Coastlines are also shifting in response to rising sea levels due to climate change. As the planet warms, the ocean absorbs heat trapped by greenhouse gases, causing some of the expansion behind the rise in sea level. Melting glaciers and ice caps glacial accounts for the majority of the change.

The rate of sea level rise has increased over the past 25 years and will continue to do so in the future. This is an important factor to follow as coastal flooding caused by storms can reshape populated areas.

Global sea level is rising 0.13 inches per year – 30% more than when the first mission was launched in 1992, according to NASA.

Freilich recognized that Earth’s sea level rise would require the cooperation of people around the world to understand and resolve.

The agency created the Sea Level Change Science Team in 2014 to unite people from NASA and other institutions to study glaciers, ice caps, the ocean, and land movements in order to get the best picture of the impacts of sea level rise.

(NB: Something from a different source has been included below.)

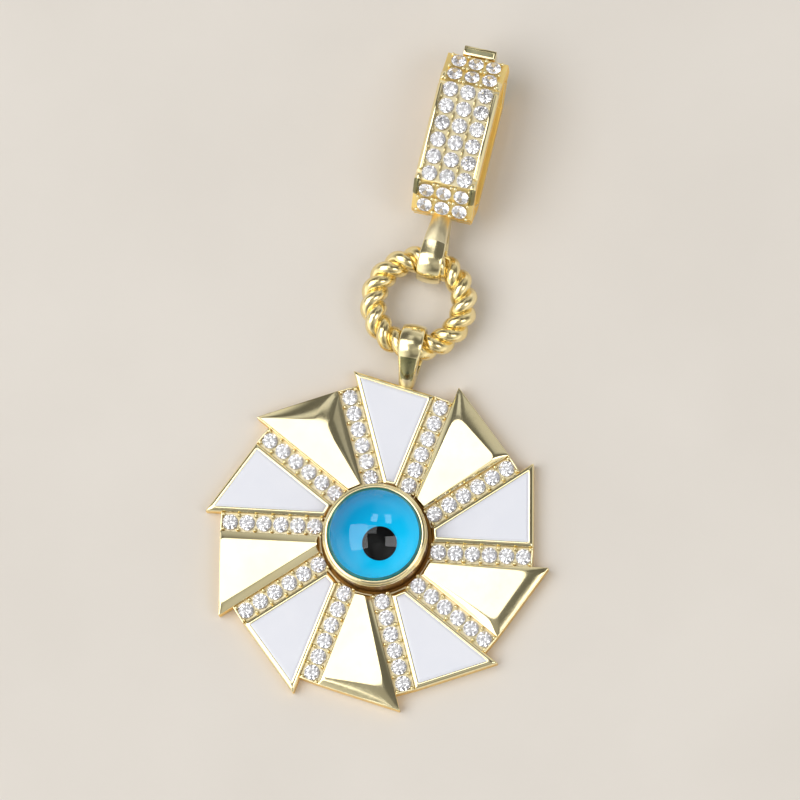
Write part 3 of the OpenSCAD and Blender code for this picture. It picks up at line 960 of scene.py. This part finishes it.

“We are united by this great goal,” Nadya Vinogradova Shiffer, NASA’s program manager who oversees the team, said in a statement. “Sea level is influenced by these different factors that a single discipline does not cover – so we have to bring in experts to approach it from all angles.”

But this satellite can also contribute to a better understanding of how the Earth’s climate evolves as a whole, from its global ocean to the top of its atmosphere.